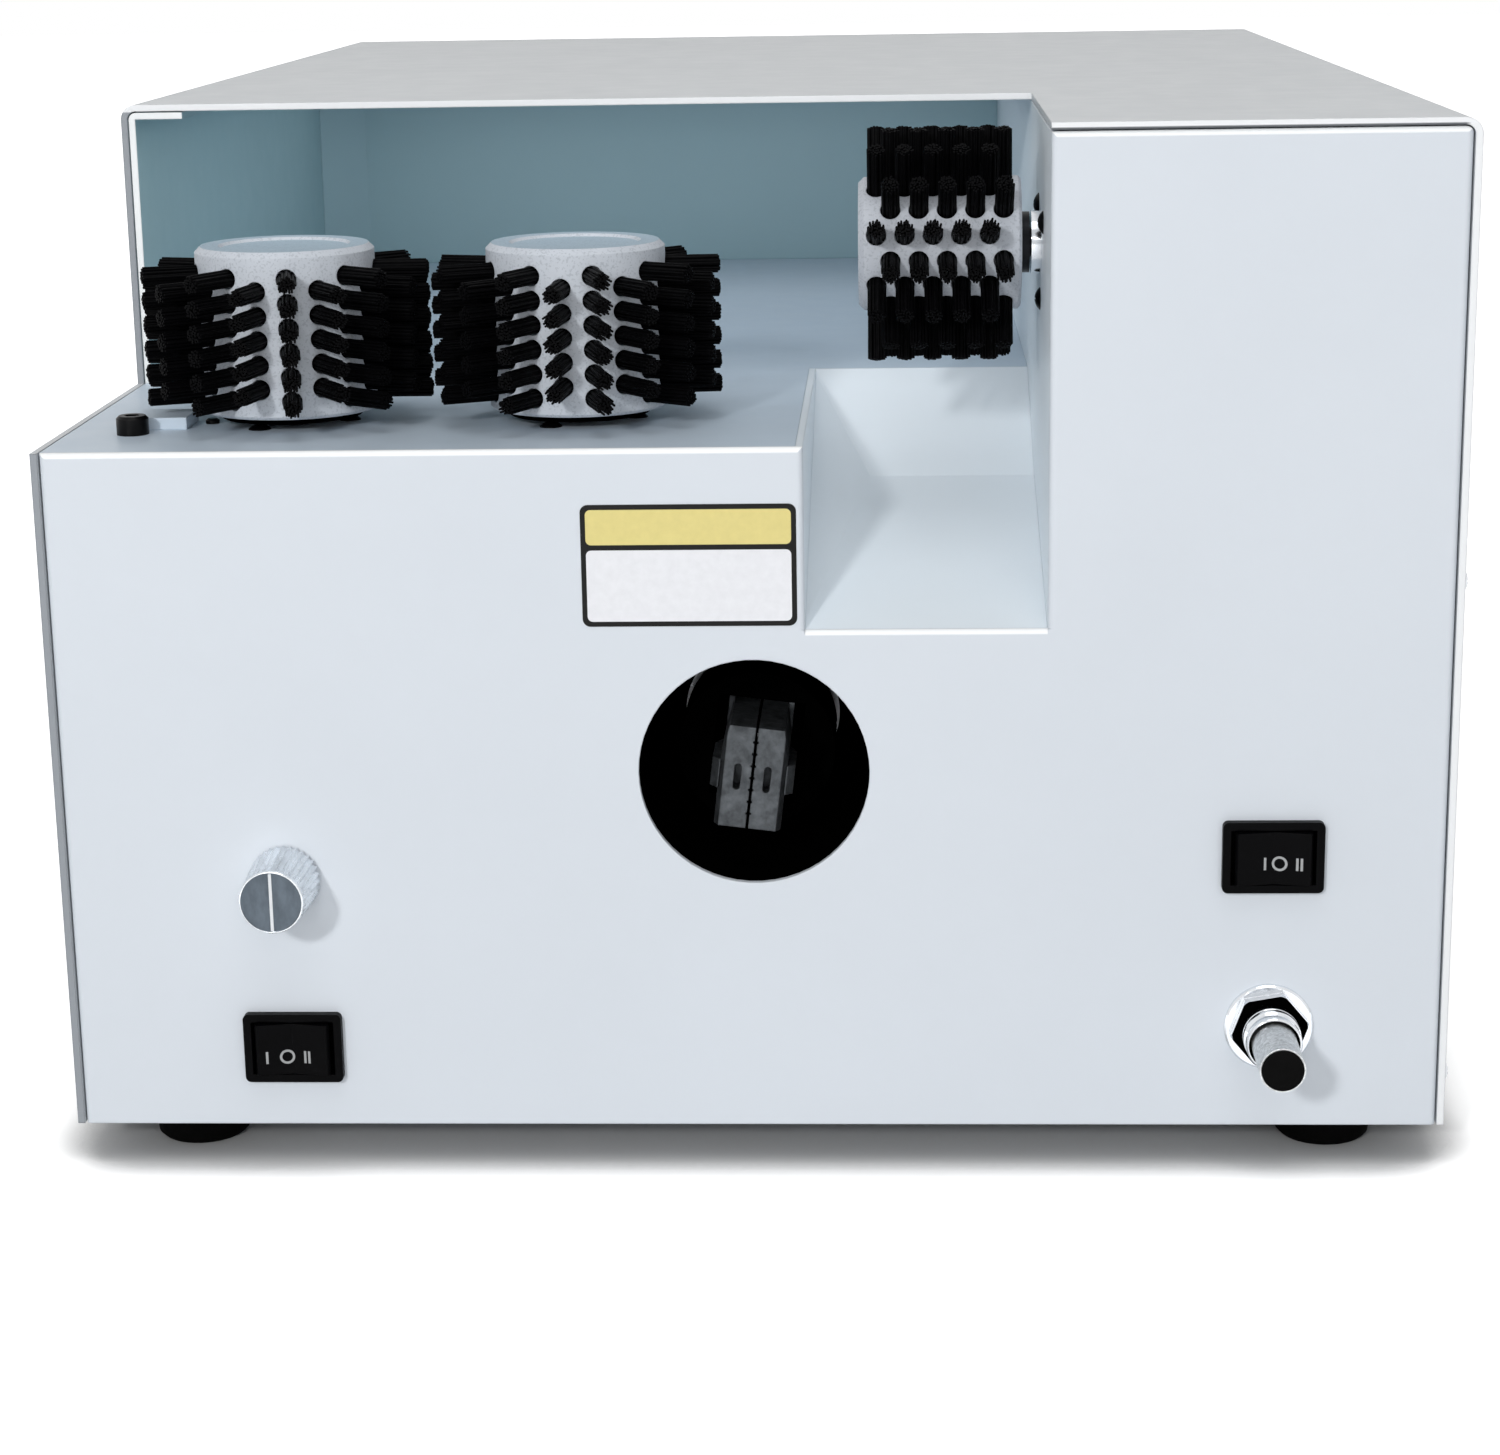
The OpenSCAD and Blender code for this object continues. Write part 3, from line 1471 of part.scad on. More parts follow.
base_pan();
front_panel();
deck_plate();
wire_ramp();
tower_wall();
bay_side_wall();
bay_rear_wall();
outer_cover();
rear_panel();
rubber_feet();
foot_fasteners();
housing_screws();
deck_screws();
deck_stop_plate();
switch_frame(left_switch_x, left_switch_z);  // power_switch_frame
switch_rocker(left_switch_x, left_switch_z);  // power_rocker
switch_frame(right_switch_x, right_switch_z);  // direction_switch_frame
switch_rocker(right_switch_x, right_switch_z);  // direction_rocker
speed_knob();
speed_pot_shaft();
speed_pot();
socket_nut();
socket_bush();
socket_sleeve();
socket_insert();
upright_hub(left_brush_x, left_brush_turn);  // left_brush_hub
upright_tufts(left_brush_x, left_brush_turn);  // left_brush_tufts
upright_arbor(left_brush_x);  // left_brush_arbor
upright_motor(left_brush_x);  // left_brush_motor
upright_hub(right_brush_x, right_brush_turn);  // right_brush_hub
upright_tufts(right_brush_x, right_brush_turn);  // right_brush_tufts
upright_arbor(right_brush_x);  // right_brush_arbor
upright_motor(right_brush_x);  // right_brush_motor
cross_brush_hub();
cross_brush_tufts();
cross_brush_arbor();
cross_brush_boss();
cross_brush_motor();
motor_screws();
port_tube();
chuck_body();
jaw(-1);  // left_jaw
jaw(1);  // right_jaw
jaw_pins();
twist_spindle();
bearing_block();
bearing_outer_rings();
bearing_inner_rings();
spindle_pulley();
motor_pulley();
twist_belt();
twist_motor();
motor_bracket();
push_rod();
clamp_plunger();
clamp_spring();
clamp_solenoid();
transformer();
control_board();
power_inlet();
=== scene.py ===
"""Bench machine that brushes out stranded wire and twists it.

Gives the frame's solids their finishes and fine pieces, and sets the floor, light and view.
"""
import math

import bmesh
import bpy
from mathutils import Matrix, Vector


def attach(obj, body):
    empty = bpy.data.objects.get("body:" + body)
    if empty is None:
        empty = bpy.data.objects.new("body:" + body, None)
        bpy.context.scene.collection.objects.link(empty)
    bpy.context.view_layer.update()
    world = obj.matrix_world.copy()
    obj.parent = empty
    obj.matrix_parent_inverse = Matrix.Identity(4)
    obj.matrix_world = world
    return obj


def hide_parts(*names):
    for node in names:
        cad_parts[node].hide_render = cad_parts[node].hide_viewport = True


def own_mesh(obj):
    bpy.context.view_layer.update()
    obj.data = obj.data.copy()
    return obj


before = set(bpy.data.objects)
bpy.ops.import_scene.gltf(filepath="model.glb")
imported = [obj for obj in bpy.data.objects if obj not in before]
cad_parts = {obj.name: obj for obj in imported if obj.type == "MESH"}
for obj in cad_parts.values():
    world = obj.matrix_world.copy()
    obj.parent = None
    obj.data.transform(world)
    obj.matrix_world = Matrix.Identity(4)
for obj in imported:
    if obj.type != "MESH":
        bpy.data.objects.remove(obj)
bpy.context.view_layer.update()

scene = bpy.context.scene

# The front face is given in metres, the golden angle in radians
MM = 0.001
FRONT_Y = -0.198
GOLDEN_TURN = 2.399963

# Lengths in millimetres and turns in degrees, as in the part's source. A place is X from the
# middle, Y back from the front face and Z up from the floor.
TOP_Z, SHEET_T = 219.0, 1.5

# Upright brushes: X, Y and turn of each, its hub, and the tufts in the hub's columns
UPRIGHTS = {"left_brush": (-98.9, 40.0, -79.15), "right_brush": (-36.8, 40.0, -74.27)}
HUB_Z, HUB_L, HUB_R = 158.0, 35.0, 19.0
COLUMNS, COLUMN_TUFTS, TUFT_PITCH, COLUMN_DROP = 18, 6, 5.1, 0.8
BRUSH_R, TUFT_R, TUFT_SEAT = 30.8, 2.1, 3.0

# Cross brush: the hub's axis and right end, and the tufts in its rows
CROSS_Y, CROSS_Z, CROSS_END, CROSS_L = 45.0, 191.0, 57.4, 34.2
CROSS_R, CROSS_BRUSH_R, CROSS_TURN = 14.0, 24.8, 13.0
ROWS, ROW_TUFTS, ROW_PITCH = 16, 5, 5.9

# Clamp spring: its axis, coil and wire, its ends, and what it is pressed between
SPRING_X, SPRING_Z, SPRING_R, SPRING_WIRE_R, SPRING_TURNS = 0.4, 83.4, 8.6, 0.8, 5
SPRING_Y0, SPRING_Y1, SPRING_CUP_Y, SPRING_SEAT_Y, ROD_TRAVEL = 166.2, 183.4, 165.3, 184.3, 4.8


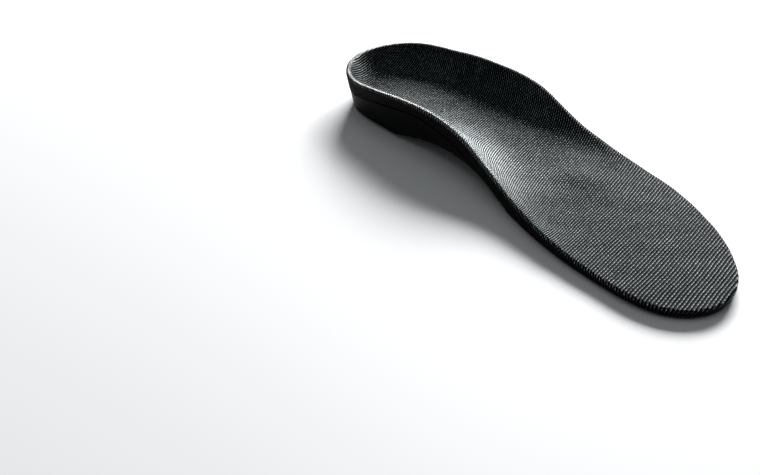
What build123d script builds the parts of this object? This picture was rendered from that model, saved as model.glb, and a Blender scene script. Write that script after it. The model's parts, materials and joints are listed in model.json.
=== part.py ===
from build123d import *
from math import cos, exp, hypot, radians, sin
import os

os.makedirs("parts", exist_ok=True)

# A cushioned insole for a left foot, in millimetres. +Y runs from heel to toe, +X points to the
# arch (inner) side and +Z is up. The origin is the middle of the underside, where the insole
# lies on the ground. Outlines and profiles below are measured from the back of the heel.

# ---------------------------------------------------------------- driving dimensions
MIDDLE = (-1.94, 136.25)     # the origin, as seen from the back of the heel
WALL_FLARE = 0.2            # outward lean of the side wall, mm per mm of height
COVER = 1.1                 # knitted top cover
SHELL = 1.8                 # moulded heel and arch shell
LINER = 0.7                 # fabric under the front half
LINER_INSET = 0.3           # the fabric stops this far short of the side wall
BEVEL = (1.2, 1.6)          # width and height of the bevel round the shell's bottom edge
RIM_WIDTH = 2.6             # flat width of the cup's rim
PIECE_GAP = 0.3             # clearance across the flex line
BLANK_TOP = 40.0            # the side wall is drawn this high, then trimmed to the rim

# Outer edge of the rim as seen from above: round the heel, up the arch side, round the toes
# and back down the outer side. Heel and toes are round; the sides pass through one point about
# every 30 mm.
HEEL_AT, HEEL_RADIUS = (1.5, 35.5), 34.5
TOES_AT, TOES_RADIUS = (11.0, 246.0), 25.5
ARCH_SIDE = [(36, 50), (33, 80), (30, 110), (32, 140), (37, 170), (40, 200), (39.5, 230)]
OUTER_SIDE = [(-21, 250), (-34, 225), (-42.5, 195), (-44, 165), (-42, 130), (-42, 95), (-38, 60)]


def round_points(centre, radius, angles):
    """Points of a round end at these angles, in degrees from +X."""
    return [(centre[0] + radius * cos(radians(angle)), centre[1] + radius * sin(radians(angle)))
            for angle in angles]


RIM_OUTLINE = [*round_points(HEEL_AT, HEEL_RADIUS, (-90, -50, -12)), *ARCH_SIDE,
               *round_points(TOES_AT, TOES_RADIUS, (33, 78, 120)), *OUTER_SIDE,
               *round_points(HEEL_AT, HEEL_RADIUS, (187, 227))]
# Height of the rim along each side, as pairs of distance from the heel and height.
ARCH_SIDE_RIM = [(-20, 21), (0, 21), (30, 21.5), (50, 24), (80, 27), (110, 25), (140, 16.5),
                 (170, 9.5), (200, 6.3), (235, 5), (300, 5)]
OUTER_SIDE_RIM = [(-20, 21), (0, 21), (30, 21.5), (60, 24), (95, 22.5), (130, 12.7),
                  (165, 6.4), (195, 5), (235, 5), (300, 5)]
# Height of the foot bed along the middle of the insole.
FOOT_BED = [(-20, 8), (30, 8), (70, 8.6), (105, 9), (140, 7.4), (175, 5.6), (205, 5), (300, 5)]
# Height of the shell's top edge along each side, and its front edge as seen from above.
ARCH_SIDE_SHELL = [(-20, 9.5), (0, 9.5), (30, 12), (60, 18), (82, 21), (104, 17), (122, 11.5),
                   (140, 8), (155, 5.5), (300, 5.5)]
OUTER_SIDE_SHELL = [(-20, 9.5), (0, 9.5), (30, 11), (60, 14), (90, 12.5), (112, 7), (130, 3),
                    (150, 2), (300, 2)]
SHELL_FRONT = [(-60, 128), (-4, 156), (56, 132)]

CUP_FALL = 3.6              # how fast the cup wall falls to the foot bed, mm
ARCH_FALL = 4.5             # extra width of that slope at the middle of the arch
ARCH_MIDDLE = 108.0         # where along the insole the arch is highest
ARCH_REACH = 38.0           # half length of the arch slope
ARCH_RELIEF = 5.5           # how far the underside lifts at the arch edge
RELIEF_EDGE = 28.0          # the edge where it lifts that far
RELIEF_SLOPE = 12.0         # degrees; the lift fades towards the middle of the insole

HEEL_PAD_AT = (1.5, 37.0)
HEEL_PAD_WINDOW = (16.5, 21.5)   # half width and half length of the window in the shell
HEEL_PAD_LIP = 3.0               # the pad reaches this far under the foam, past the window
HEEL_PAD_TOP = 4.8
HEEL_PAD_RECESS = 0.4            # its lower face sits this far up inside the window
ARCH_PAD_AT = (27.0, 102.0)
ARCH_PAD_SIZE = (15.0, 33.0)
ARCH_PAD_SPAN = (11.0, 34.0)
ARCH_PAD_TOP = (5.6, 15.5)       # its top slopes up between these heights towards the arch edge
BALL_PAD_AT = (-12.0, 162.0)     # metatarsal pad, just behind the ball of the foot
BALL_PAD_SIZE = (14.0, 19.0)
BALL_PAD_BASE = 3.2
BALL_PAD_RISE = 1.1              # how much of the pad shows as a low dome
FRONT_PAD_AT = (0.0, 211.0)      # cushion under the ball of the foot
FRONT_PAD_SIZE = (30.0, 15.0)
FRONT_PAD_TOP = 2.5

FLEX_AT = (-1.5, 186.0)     # the flex line passes here, under the ball of the foot
FLEX_SKEW = 18.5            # degrees; the line runs forward towards the arch side


# ---------------------------------------------------------------- shape helpers
def place(x, y):
    """A point measured from the back of the heel, seen from the origin."""
    return x - MIDDLE[0], y - MIDDLE[1]


def along(profile, y):
    """Smooth curve through the (distance, height) pairs of a profile."""
    last = len(profile) - 2
    i = max(k for k in range(last + 1) if k == 0 or profile[k][0] <= y)
    (y0, z0), (y1, z1) = profile[i], profile[i + 1]
    before, after = profile[max(i - 1, 0)], profile[min(i + 2, last + 1)]
    slope0 = (z1 - before[1]) / (y1 - before[0])
    slope1 = (after[1] - z0) / (after[0] - y0)
    span = y1 - y0
    t = min(max((y - y0) / span, 0.0), 1.0)
    return (z0 * (1 + 2 * t) * (1 - t) ** 2 + z1 * t * t * (3 - 2 * t)
            + slope0 * span * t * (1 - t) ** 2 - slope1 * span * t * t * (1 - t))


def across(arch_profile, outer_profile, x, y):
    """Height at (x, y) between the arch side profile and the outer side profile."""
    share = min(max((x + 42.0) / 80.0, 0.0), 1.0)
    return share * along(arch_profile, y) + (1 - share) * along(outer_profile, y)


def rim_height(x, y):
    return across(ARCH_SIDE_RIM, OUTER_SIDE_RIM, x, y)


def outward(i):
    """Unit vector pointing out of the rim outline at its point i."""
    (x0, y0), (x1, y1) = RIM_OUTLINE[i - 1], RIM_OUTLINE[(i + 1) % len(RIM_OUTLINE)]
    size = hypot(x1 - x0, y1 - y0)
    return (y1 - y0) / size, (x0 - x1) / size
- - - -
Task to complete —
Looking at the data above, return every line from the one with "twist_motor();" down to the one with "bpy.data.objects.remove(obj)", exactly and inclusively.

Output of the exercise —
twist_motor();
motor_bracket();
push_rod();
clamp_plunger();
clamp_spring();
clamp_solenoid();
transformer();
control_board();
power_inlet();
=== scene.py ===
"""Bench machine that brushes out stranded wire and twists it.

Gives the frame's solids their finishes and fine pieces, and sets the floor, light and view.
"""
import math

import bmesh
import bpy
from mathutils import Matrix, Vector


def attach(obj, body):
    empty = bpy.data.objects.get("body:" + body)
    if empty is None:
        empty = bpy.data.objects.new("body:" + body, None)
        bpy.context.scene.collection.objects.link(empty)
    bpy.context.view_layer.update()
    world = obj.matrix_world.copy()
    obj.parent = empty
    obj.matrix_parent_inverse = Matrix.Identity(4)
    obj.matrix_world = world
    return obj


def hide_parts(*names):
    for node in names:
        cad_parts[node].hide_render = cad_parts[node].hide_viewport = True


def own_mesh(obj):
    bpy.context.view_layer.update()
    obj.data = obj.data.copy()
    return obj


before = set(bpy.data.objects)
bpy.ops.import_scene.gltf(filepath="model.glb")
imported = [obj for obj in bpy.data.objects if obj not in before]
cad_parts = {obj.name: obj for obj in imported if obj.type == "MESH"}
for obj in cad_parts.values():
    world = obj.matrix_world.copy()
    obj.parent = None
    obj.data.transform(world)
    obj.matrix_world = Matrix.Identity(4)
for obj in imported:
    if obj.type != "MESH":
        bpy.data.objects.remove(obj)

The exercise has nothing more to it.